PROVIDED DATA:
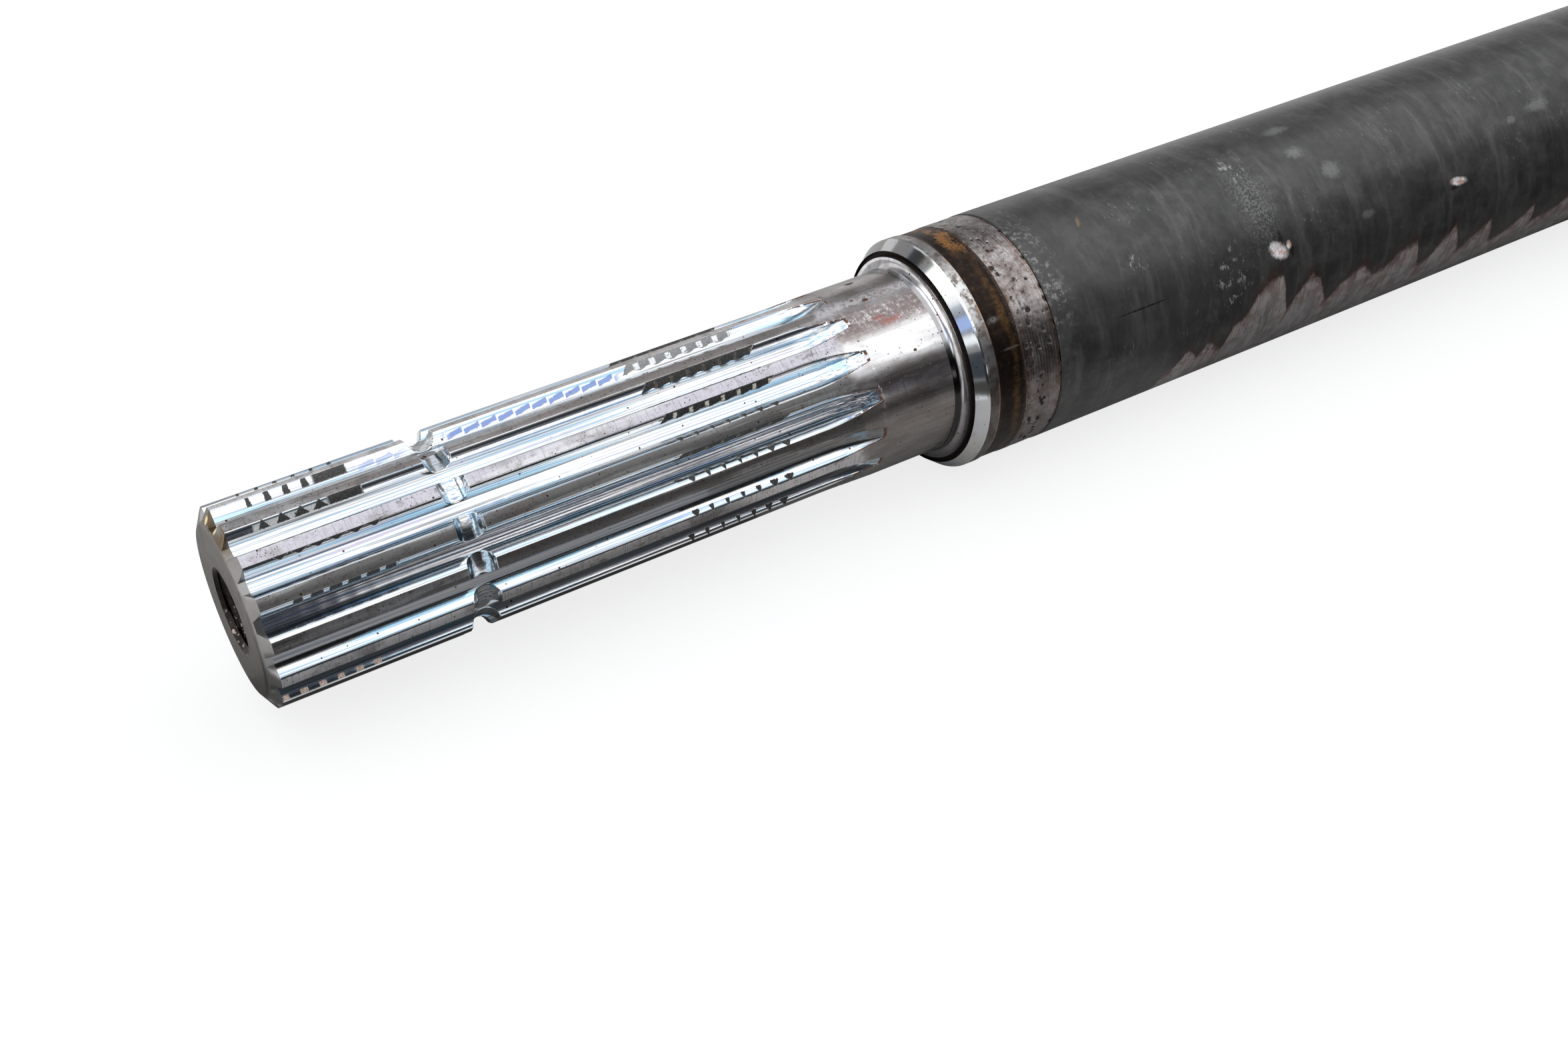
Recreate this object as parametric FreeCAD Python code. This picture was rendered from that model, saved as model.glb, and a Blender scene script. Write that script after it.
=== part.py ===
import FreeCAD, Part
import math
import os

# Jackshaft: a steel tube with a hobbed, splined stub welded into each end.
# All sizes are millimetres. The shaft lies along X with its middle at the origin, +Z up.
# Stub sizes along the shaft are counted from the stub's own end face.

# Whole shaft
SHAFT_LENGTH = 800.0

# Tube
TUBE_DIAMETER = 63.5
TUBE_WALL = 8.0

# Stub body
END_FACE_DIAMETER = 41.2
END_CHAMFER_ANGLE = 30.0
JOURNAL_DIAMETER = 50.0
JOURNAL_LENGTH = 20.4
JOURNAL_SETBACK = 0.3
FILLET_RADIUS = 2.6
FILLET_LAND = 0.2

# Shoulder between the journal and the weld
RECESS_WIDTH = 1.5
RECESS_DEPTH = 1.6
RIM_SETBACK = 0.6
RIM_CHAMFER_LENGTH = 3.1
TURNED_SKIM = 0.1
TURNED_BAND_LENGTH = 11.3
SPIGOT_LENGTH = 28.0
SPIGOT_CLEARANCE = 0.03

# Involute spline
SPLINE_TEETH = 15
SPLINE_MODULE = 3.0
PRESSURE_ANGLE = 30.0
PROFILE_SHIFT = 0.85
TIP_DIAMETER = 49.4
ROOT_DIAMETER = 43.0
FULL_DEPTH_LENGTH = 145.6
HOB_RADIUS = 45.0
SPLINE_PHASE = 8.65
FLANK_POINTS = 3
CUT_OVERRUN = 1.0

# Lock groove across the teeth
GROOVE_POSITION = 52.5
GROOVE_RADIUS = 3.5
GROOVE_DEPTH = 3.0
GROOVE_STRIPS = 4

# Tapped hole in each end, drilled to its tapping size
TAP_DRILL_DIAMETER = 17.5
TAP_MOUTH_DIAMETER = 21.6
TAP_DEPTH = 45.0
TAP_MOUTH_ANGLE = 45.0

# Weld between stub and tube
WELD_WIDTH = 11.6

# Sizes that follow from the ones above
journal_r = JOURNAL_DIAMETER / 2
tip_r = TIP_DIAMETER / 2
tube_r = TUBE_DIAMETER / 2
bore_r = tube_r - TUBE_WALL
turned_r = tube_r - TURNED_SKIM
root_r = ROOT_DIAMETER / 2
spigot_r = bore_r - SPIGOT_CLEARANCE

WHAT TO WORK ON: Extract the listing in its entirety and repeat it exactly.

ANSWER TO THE TASK:
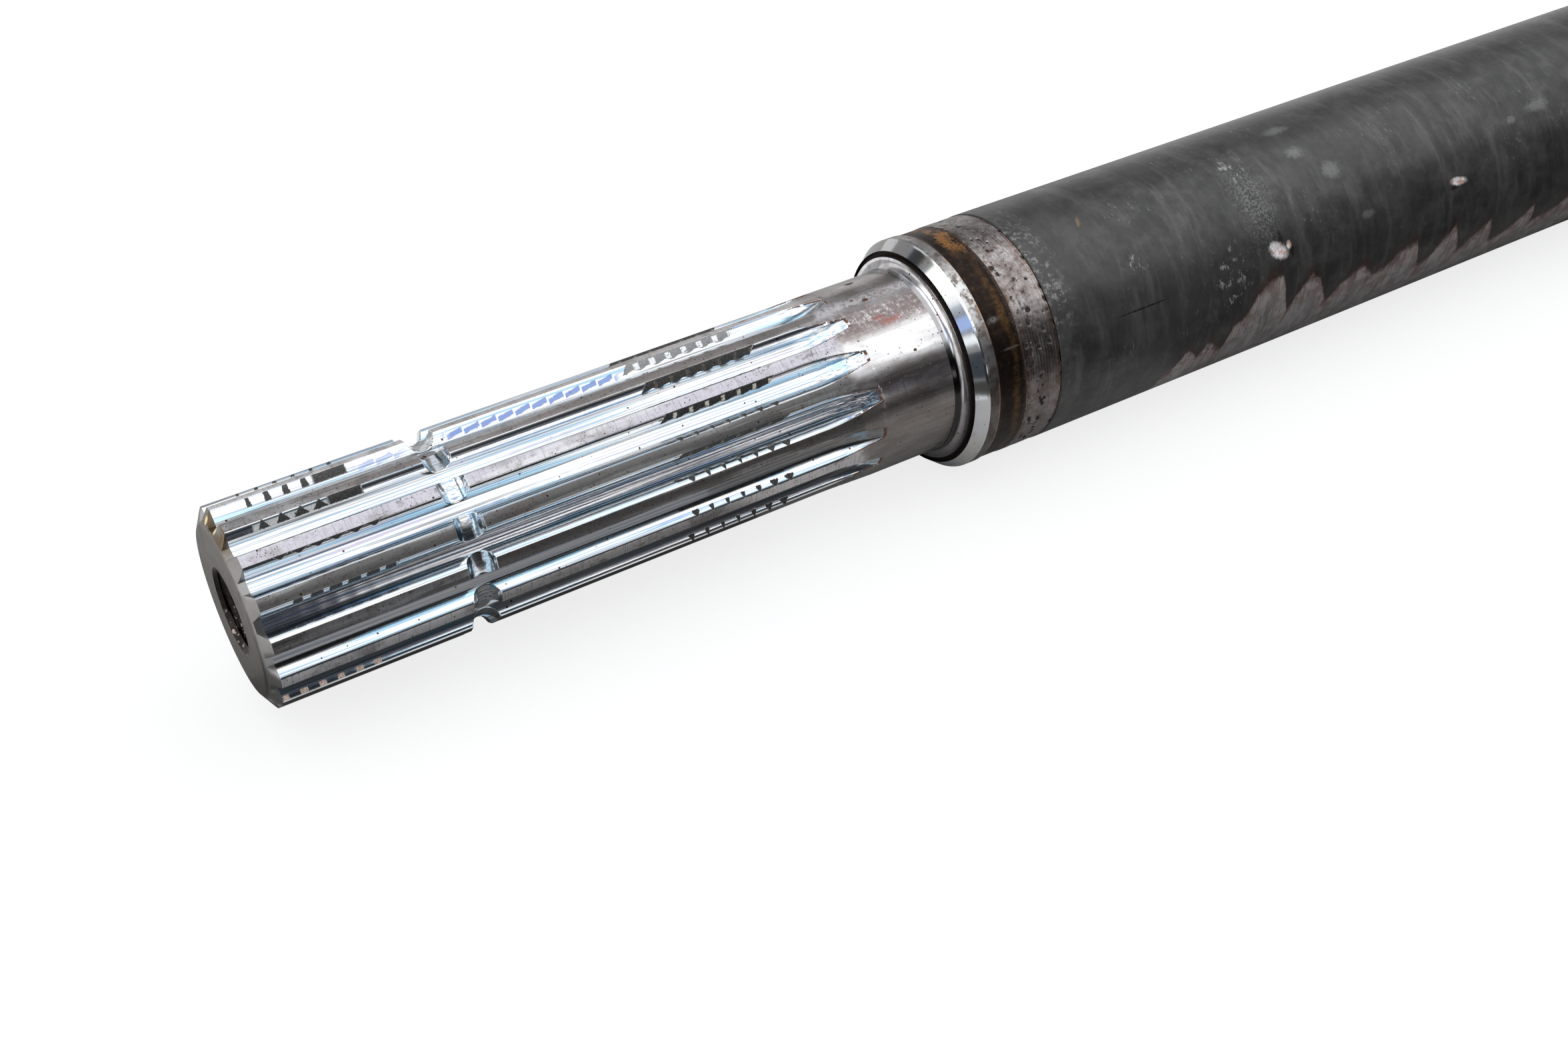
Recreate this object as parametric FreeCAD Python code. This picture was rendered from that model, saved as model.glb, and a Blender scene script. Write that script after it.
=== part.py ===
import FreeCAD, Part
import math
import os

# Jackshaft: a steel tube with a hobbed, splined stub welded into each end.
# All sizes are millimetres. The shaft lies along X with its middle at the origin, +Z up.
# Stub sizes along the shaft are counted from the stub's own end face.

# Whole shaft
SHAFT_LENGTH = 800.0

# Tube
TUBE_DIAMETER = 63.5
TUBE_WALL = 8.0

# Stub body
END_FACE_DIAMETER = 41.2
END_CHAMFER_ANGLE = 30.0
JOURNAL_DIAMETER = 50.0
JOURNAL_LENGTH = 20.4
JOURNAL_SETBACK = 0.3
FILLET_RADIUS = 2.6
FILLET_LAND = 0.2

# Shoulder between the journal and the weld
RECESS_WIDTH = 1.5
RECESS_DEPTH = 1.6
RIM_SETBACK = 0.6
RIM_CHAMFER_LENGTH = 3.1
TURNED_SKIM = 0.1
TURNED_BAND_LENGTH = 11.3
SPIGOT_LENGTH = 28.0
SPIGOT_CLEARANCE = 0.03

# Involute spline
SPLINE_TEETH = 15
SPLINE_MODULE = 3.0
PRESSURE_ANGLE = 30.0
PROFILE_SHIFT = 0.85
TIP_DIAMETER = 49.4
ROOT_DIAMETER = 43.0
FULL_DEPTH_LENGTH = 145.6
HOB_RADIUS = 45.0
SPLINE_PHASE = 8.65
FLANK_POINTS = 3
CUT_OVERRUN = 1.0

# Lock groove across the teeth
GROOVE_POSITION = 52.5
GROOVE_RADIUS = 3.5
GROOVE_DEPTH = 3.0
GROOVE_STRIPS = 4

# Tapped hole in each end, drilled to its tapping size
TAP_DRILL_DIAMETER = 17.5
TAP_MOUTH_DIAMETER = 21.6
TAP_DEPTH = 45.0
TAP_MOUTH_ANGLE = 45.0

# Weld between stub and tube
WELD_WIDTH = 11.6

# Sizes that follow from the ones above
journal_r = JOURNAL_DIAMETER / 2
tip_r = TIP_DIAMETER / 2
tube_r = TUBE_DIAMETER / 2
bore_r = tube_r - TUBE_WALL
turned_r = tube_r - TURNED_SKIM
root_r = ROOT_DIAMETER / 2
spigot_r = bore_r - SPIGOT_CLEARANCE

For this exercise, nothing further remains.